Case Series and Review of the Literature

Lindsey Ross, M.D; Doniel Drazin, M.D; Paula Eboli, M.D; Gregory P. Lekovic, M.D., Ph.D.

Disclosures

Neurosurg Focus. 2013;34(3):e2 

In This Article

Results

A total of 12 patients with tumors of the facial nerve were identified during the study period. Preoperatively identified facial nerve schwannomas treated with up-front radiosurgery (n = 2) or with resection and cable grafting (n = 2) were excluded from analysis. In addition, a facial nerve schwannoma diagnosed intraoperatively during surgery as a presumed vestibular schwannoma (n = 1) and a metastatic tumor to the CPA (n = 1) causing facial weakness were excluded from analysis. Finally, tumors that were believed to be facial nerve schwannomas based on imaging and that had been managed with a "wait and scan" approach were similarly excluded (n = 2). One tumor that was isolated to the mastoid segment of the facial nerve and that exhibited radiographic features believed to be unusual for schwannoma was found at surgery to be a schwannoma; this case was included because the tumor was not identified preoperatively as a facial nerve schwannoma (see Case 2 below). The charts of the 4 patients with "atypical" tumors of the facial nerve were reviewed and analyzed.

Patient Characteristics

There were 2 men and 2 women. The mean age was 53 years old. All 4 patients presented with some degree of facial paresis, except the patient in Case 3; the length of time from onset of facial weakness to diagnosis was 21 months. Three of the 4 patients had a history of remote Bell palsy, after which a complete recovery was made.
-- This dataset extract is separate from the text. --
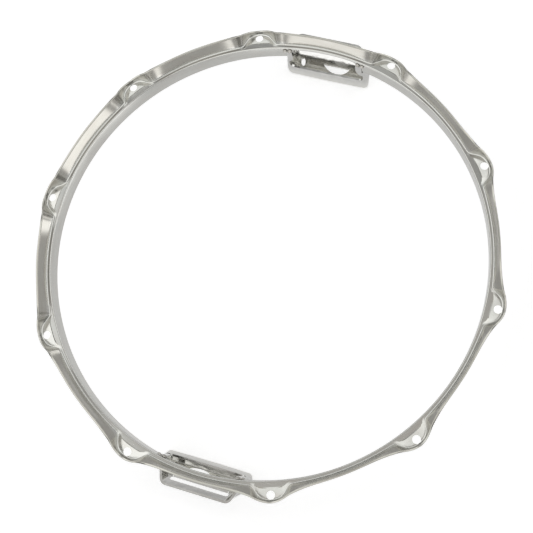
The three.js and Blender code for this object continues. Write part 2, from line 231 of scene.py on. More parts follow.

Surgical interventions included facial nerve decompression (n = 3), partial tumor resection and/or biopsy (n = 3), and tumor resection with interposition cable graft (n = 1). The approach was via a middle fossa craniotomy (n = 2) or a transpetrosal one (n = 2). Tumor histology was consistent with a hemangioma of the facial nerve (n = 1), meningioma (n = 1), schwannoma (n = 1), and a glomus facialis tumor (n = 1).

The mean preoperative House-Brackmann facial nerve grade was III. The mean House-Brackmann facial nerve grade at last follow-up was II. There was no major perioperative morbidity or death.